(CAD and scene scripts)
^^^^^^^^^^^^^^^^

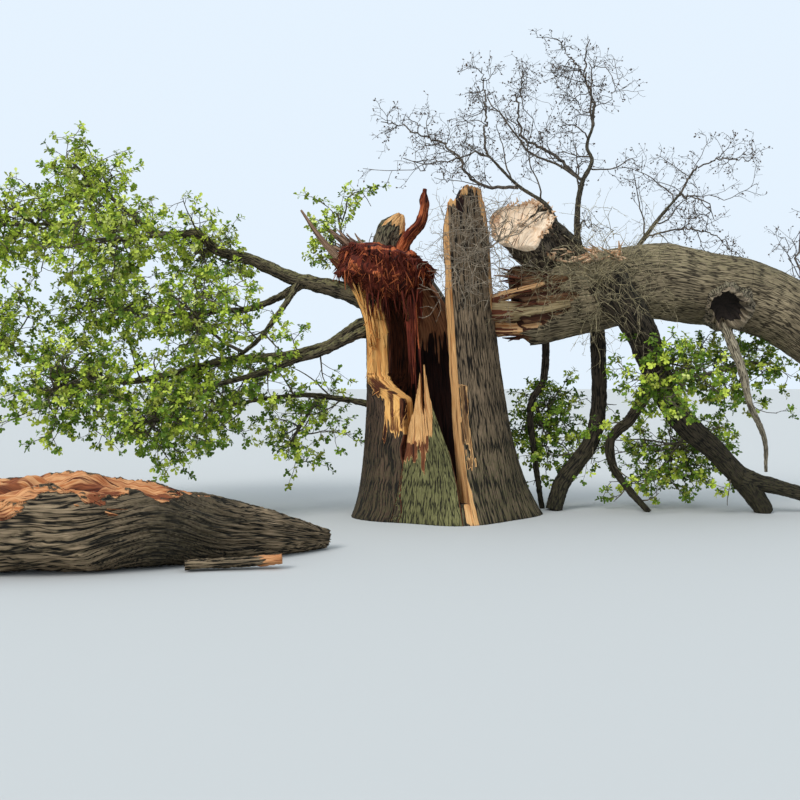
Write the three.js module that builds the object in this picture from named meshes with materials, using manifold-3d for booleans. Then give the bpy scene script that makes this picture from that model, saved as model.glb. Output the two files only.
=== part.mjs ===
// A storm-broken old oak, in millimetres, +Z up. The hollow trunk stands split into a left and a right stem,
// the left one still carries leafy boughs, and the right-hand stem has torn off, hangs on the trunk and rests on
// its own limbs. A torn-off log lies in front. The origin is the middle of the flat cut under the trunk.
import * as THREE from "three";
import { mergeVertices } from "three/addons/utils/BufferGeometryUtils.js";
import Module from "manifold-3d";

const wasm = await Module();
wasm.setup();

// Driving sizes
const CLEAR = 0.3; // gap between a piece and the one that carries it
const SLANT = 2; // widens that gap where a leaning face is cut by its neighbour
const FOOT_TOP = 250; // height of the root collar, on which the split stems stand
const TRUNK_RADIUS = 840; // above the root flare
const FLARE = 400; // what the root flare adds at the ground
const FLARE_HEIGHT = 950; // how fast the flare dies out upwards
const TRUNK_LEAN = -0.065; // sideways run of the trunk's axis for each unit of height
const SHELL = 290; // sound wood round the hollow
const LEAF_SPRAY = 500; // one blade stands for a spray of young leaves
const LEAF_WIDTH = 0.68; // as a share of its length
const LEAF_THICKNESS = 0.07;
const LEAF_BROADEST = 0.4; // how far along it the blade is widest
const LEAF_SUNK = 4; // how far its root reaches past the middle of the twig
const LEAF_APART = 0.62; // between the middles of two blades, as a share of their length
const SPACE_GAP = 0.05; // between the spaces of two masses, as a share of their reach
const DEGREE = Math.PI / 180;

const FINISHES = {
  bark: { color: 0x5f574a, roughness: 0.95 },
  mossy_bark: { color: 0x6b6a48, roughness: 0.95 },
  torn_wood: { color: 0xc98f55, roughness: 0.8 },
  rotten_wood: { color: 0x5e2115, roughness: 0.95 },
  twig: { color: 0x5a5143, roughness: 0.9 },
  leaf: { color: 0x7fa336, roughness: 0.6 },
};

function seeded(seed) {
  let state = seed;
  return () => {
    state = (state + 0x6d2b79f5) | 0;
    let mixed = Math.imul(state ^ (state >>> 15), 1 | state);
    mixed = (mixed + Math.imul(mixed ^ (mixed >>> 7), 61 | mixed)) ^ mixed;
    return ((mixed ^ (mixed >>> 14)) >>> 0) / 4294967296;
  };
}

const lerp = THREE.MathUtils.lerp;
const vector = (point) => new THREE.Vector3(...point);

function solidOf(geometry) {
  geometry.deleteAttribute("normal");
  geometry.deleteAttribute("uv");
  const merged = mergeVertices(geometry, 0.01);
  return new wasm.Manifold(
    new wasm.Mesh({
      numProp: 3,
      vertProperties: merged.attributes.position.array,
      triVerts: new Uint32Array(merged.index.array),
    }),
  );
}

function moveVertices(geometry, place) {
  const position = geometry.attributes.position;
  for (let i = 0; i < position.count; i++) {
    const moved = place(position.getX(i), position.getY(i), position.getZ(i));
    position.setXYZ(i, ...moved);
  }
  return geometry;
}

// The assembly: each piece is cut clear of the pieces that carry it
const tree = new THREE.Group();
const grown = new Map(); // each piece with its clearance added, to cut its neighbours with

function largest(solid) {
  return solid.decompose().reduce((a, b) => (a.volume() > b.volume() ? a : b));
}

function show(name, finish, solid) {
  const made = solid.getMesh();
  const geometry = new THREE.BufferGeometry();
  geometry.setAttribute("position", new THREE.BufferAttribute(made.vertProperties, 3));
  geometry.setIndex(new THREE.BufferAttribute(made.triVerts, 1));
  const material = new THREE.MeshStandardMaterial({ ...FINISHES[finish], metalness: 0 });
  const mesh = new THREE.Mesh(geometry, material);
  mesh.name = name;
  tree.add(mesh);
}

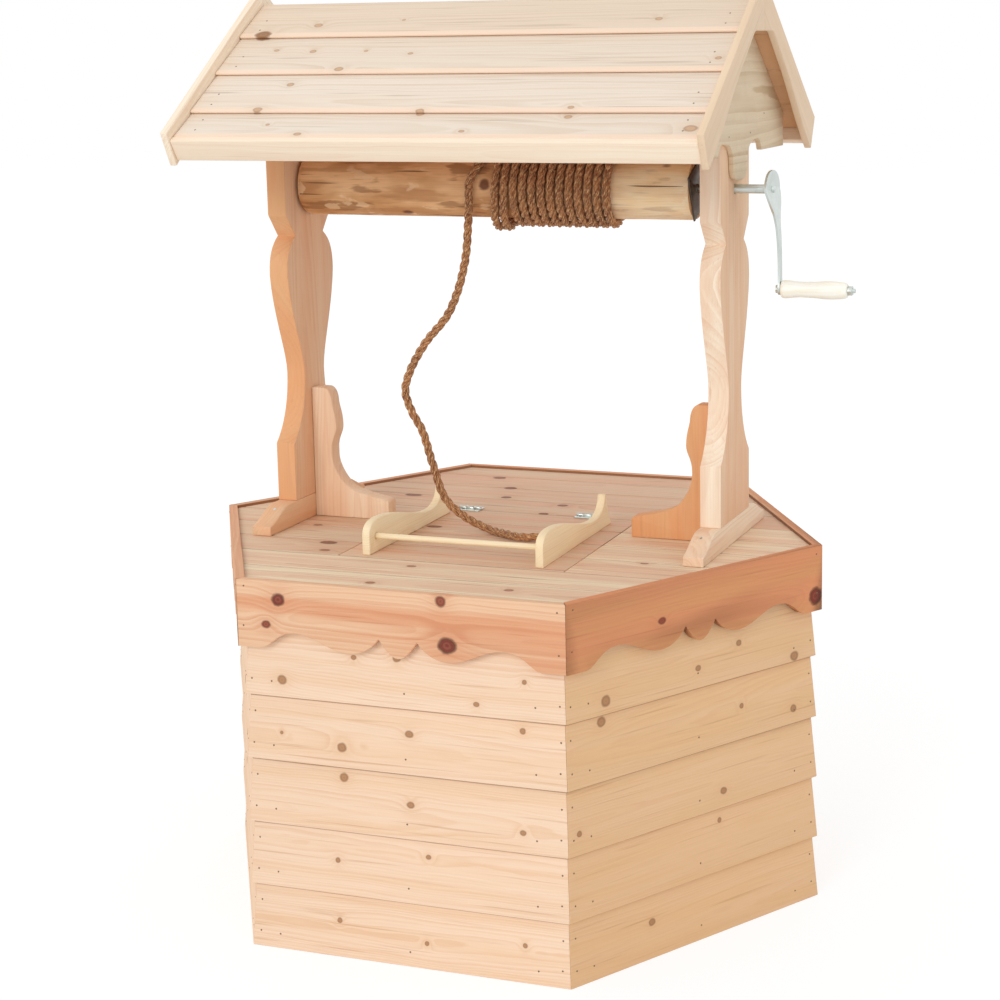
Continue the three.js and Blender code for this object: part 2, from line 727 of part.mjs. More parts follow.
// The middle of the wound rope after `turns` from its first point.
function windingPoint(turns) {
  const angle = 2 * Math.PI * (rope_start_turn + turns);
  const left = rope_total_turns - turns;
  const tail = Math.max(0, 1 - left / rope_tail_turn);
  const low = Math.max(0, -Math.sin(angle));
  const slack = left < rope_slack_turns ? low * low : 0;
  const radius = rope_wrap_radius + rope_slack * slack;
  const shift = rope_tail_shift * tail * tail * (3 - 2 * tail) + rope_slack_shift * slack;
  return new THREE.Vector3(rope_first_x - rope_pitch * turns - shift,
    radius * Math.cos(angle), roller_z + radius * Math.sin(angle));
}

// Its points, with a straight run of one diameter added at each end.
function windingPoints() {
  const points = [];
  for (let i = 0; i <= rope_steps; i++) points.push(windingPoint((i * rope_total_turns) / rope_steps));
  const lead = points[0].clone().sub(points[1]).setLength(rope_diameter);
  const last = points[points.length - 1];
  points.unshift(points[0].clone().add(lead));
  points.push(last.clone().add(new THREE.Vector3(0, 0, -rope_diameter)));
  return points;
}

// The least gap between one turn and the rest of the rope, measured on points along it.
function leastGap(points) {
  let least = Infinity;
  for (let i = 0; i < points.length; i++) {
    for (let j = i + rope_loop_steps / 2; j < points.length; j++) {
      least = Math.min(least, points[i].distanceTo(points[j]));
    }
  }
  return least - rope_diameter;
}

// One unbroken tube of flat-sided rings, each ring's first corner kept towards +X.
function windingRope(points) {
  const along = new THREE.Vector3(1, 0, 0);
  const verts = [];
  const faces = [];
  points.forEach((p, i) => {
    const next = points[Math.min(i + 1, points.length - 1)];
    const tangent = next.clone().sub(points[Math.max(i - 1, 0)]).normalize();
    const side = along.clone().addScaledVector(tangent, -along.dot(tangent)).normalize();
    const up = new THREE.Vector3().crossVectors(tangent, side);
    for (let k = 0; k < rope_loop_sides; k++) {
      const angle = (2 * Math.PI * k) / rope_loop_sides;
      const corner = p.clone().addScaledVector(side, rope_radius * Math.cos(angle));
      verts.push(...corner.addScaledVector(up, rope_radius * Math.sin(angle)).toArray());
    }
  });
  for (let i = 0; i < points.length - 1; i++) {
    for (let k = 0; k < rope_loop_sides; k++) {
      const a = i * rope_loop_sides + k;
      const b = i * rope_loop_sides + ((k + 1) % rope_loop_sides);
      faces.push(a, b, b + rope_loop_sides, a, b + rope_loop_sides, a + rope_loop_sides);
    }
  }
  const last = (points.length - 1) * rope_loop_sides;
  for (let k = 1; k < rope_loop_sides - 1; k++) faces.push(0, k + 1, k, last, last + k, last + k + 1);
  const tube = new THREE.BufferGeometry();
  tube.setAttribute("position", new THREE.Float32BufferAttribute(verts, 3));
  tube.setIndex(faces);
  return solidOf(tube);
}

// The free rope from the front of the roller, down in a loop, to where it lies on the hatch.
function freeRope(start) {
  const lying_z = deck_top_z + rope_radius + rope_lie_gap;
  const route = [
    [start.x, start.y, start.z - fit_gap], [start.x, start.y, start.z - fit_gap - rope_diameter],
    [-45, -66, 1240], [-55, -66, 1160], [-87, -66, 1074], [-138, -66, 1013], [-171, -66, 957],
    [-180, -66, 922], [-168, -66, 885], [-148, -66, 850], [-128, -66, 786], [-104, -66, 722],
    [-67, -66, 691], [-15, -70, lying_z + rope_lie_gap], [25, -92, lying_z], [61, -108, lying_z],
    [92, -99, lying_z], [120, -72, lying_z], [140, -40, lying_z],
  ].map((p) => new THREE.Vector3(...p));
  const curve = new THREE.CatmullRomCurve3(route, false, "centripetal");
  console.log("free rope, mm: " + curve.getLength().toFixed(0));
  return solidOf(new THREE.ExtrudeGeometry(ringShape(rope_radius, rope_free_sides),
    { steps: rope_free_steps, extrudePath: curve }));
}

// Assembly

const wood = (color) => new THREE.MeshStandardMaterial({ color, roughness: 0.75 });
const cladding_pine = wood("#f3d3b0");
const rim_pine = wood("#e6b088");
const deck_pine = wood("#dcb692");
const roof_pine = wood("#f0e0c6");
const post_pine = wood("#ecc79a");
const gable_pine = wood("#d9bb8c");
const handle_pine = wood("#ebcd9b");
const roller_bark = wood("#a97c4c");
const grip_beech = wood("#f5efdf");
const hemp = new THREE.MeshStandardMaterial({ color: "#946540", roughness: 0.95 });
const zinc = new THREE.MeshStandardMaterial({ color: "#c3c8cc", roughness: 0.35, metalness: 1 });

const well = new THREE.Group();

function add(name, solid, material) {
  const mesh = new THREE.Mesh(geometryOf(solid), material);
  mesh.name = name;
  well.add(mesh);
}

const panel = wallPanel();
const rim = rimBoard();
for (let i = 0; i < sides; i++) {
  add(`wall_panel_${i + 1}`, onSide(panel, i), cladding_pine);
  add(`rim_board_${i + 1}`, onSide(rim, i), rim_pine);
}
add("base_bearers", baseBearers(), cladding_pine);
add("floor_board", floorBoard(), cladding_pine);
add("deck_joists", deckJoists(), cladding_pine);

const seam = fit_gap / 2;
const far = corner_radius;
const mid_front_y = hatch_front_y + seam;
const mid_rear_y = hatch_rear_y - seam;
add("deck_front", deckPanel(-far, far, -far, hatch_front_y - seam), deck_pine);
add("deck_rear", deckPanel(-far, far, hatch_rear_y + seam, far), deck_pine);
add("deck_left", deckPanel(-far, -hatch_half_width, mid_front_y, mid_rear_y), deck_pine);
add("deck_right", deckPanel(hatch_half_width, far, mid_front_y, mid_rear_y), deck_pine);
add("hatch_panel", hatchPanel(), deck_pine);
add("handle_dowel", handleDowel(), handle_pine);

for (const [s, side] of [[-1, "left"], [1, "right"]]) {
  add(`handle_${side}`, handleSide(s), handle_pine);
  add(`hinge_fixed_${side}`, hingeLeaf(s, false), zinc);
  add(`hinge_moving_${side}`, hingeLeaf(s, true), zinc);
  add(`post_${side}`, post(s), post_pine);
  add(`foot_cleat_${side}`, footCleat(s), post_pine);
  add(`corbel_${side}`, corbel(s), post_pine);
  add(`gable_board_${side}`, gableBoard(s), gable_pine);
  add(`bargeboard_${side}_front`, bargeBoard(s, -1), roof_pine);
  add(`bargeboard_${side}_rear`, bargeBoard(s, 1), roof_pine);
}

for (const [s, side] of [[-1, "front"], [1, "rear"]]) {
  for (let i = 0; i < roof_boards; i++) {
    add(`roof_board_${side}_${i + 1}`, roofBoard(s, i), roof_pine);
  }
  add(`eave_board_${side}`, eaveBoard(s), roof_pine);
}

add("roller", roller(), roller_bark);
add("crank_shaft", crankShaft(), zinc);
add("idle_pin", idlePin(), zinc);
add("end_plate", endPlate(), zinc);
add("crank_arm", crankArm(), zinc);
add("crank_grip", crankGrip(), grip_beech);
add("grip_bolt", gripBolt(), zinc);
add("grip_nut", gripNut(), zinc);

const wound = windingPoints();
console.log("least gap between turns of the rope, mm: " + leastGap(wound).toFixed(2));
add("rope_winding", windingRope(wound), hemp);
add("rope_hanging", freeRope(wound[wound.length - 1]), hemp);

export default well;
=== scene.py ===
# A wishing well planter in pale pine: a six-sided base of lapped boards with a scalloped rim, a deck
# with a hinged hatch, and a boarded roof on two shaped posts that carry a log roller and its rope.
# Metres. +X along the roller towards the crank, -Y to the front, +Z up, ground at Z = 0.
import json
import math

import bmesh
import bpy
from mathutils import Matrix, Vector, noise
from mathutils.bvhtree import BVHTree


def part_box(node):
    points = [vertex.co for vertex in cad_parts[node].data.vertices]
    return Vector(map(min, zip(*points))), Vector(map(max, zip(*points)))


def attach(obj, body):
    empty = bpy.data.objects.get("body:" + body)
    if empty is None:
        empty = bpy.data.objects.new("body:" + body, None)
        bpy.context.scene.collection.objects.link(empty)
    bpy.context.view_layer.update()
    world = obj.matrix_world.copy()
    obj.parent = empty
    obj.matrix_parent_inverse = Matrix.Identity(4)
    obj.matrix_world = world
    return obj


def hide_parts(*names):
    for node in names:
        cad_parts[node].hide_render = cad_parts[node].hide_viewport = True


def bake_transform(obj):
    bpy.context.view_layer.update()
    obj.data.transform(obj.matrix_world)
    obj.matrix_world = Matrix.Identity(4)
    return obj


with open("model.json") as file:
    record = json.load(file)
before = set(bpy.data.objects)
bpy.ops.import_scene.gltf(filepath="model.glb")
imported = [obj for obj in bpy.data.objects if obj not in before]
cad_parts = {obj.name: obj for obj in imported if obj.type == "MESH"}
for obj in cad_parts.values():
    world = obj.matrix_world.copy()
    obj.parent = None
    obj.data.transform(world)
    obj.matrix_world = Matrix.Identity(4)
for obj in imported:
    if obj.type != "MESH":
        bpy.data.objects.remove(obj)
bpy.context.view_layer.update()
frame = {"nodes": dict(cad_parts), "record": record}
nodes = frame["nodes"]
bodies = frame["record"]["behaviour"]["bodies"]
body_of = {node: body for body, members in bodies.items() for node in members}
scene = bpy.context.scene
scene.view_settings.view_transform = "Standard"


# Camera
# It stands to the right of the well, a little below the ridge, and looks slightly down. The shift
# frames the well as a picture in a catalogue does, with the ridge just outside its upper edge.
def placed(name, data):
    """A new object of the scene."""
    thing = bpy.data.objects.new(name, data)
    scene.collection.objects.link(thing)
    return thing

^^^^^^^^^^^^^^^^

Task:
Write out only the lines that run from the line containing "const wound = windingPoints();" through the line containing "before = set(bpy.data.objects)", both included, exactly as they appear above.

Final result:
const wound = windingPoints();
console.log("least gap between turns of the rope, mm: " + leastGap(wound).toFixed(2));
add("rope_winding", windingRope(wound), hemp);
add("rope_hanging", freeRope(wound[wound.length - 1]), hemp);

export default well;
=== scene.py ===
# A wishing well planter in pale pine: a six-sided base of lapped boards with a scalloped rim, a deck
# with a hinged hatch, and a boarded roof on two shaped posts that carry a log roller and its rope.
# Metres. +X along the roller towards the crank, -Y to the front, +Z up, ground at Z = 0.
import json
import math

import bmesh
import bpy
from mathutils import Matrix, Vector, noise
from mathutils.bvhtree import BVHTree


def part_box(node):
    points = [vertex.co for vertex in cad_parts[node].data.vertices]
    return Vector(map(min, zip(*points))), Vector(map(max, zip(*points)))


def attach(obj, body):
    empty = bpy.data.objects.get("body:" + body)
    if empty is None:
        empty = bpy.data.objects.new("body:" + body, None)
        bpy.context.scene.collection.objects.link(empty)
    bpy.context.view_layer.update()
    world = obj.matrix_world.copy()
    obj.parent = empty
    obj.matrix_parent_inverse = Matrix.Identity(4)
    obj.matrix_world = world
    return obj


def hide_parts(*names):
    for node in names:
        cad_parts[node].hide_render = cad_parts[node].hide_viewport = True


def bake_transform(obj):
    bpy.context.view_layer.update()
    obj.data.transform(obj.matrix_world)
    obj.matrix_world = Matrix.Identity(4)
    return obj


with open("model.json") as file:
    record = json.load(file)
before = set(bpy.data.objects)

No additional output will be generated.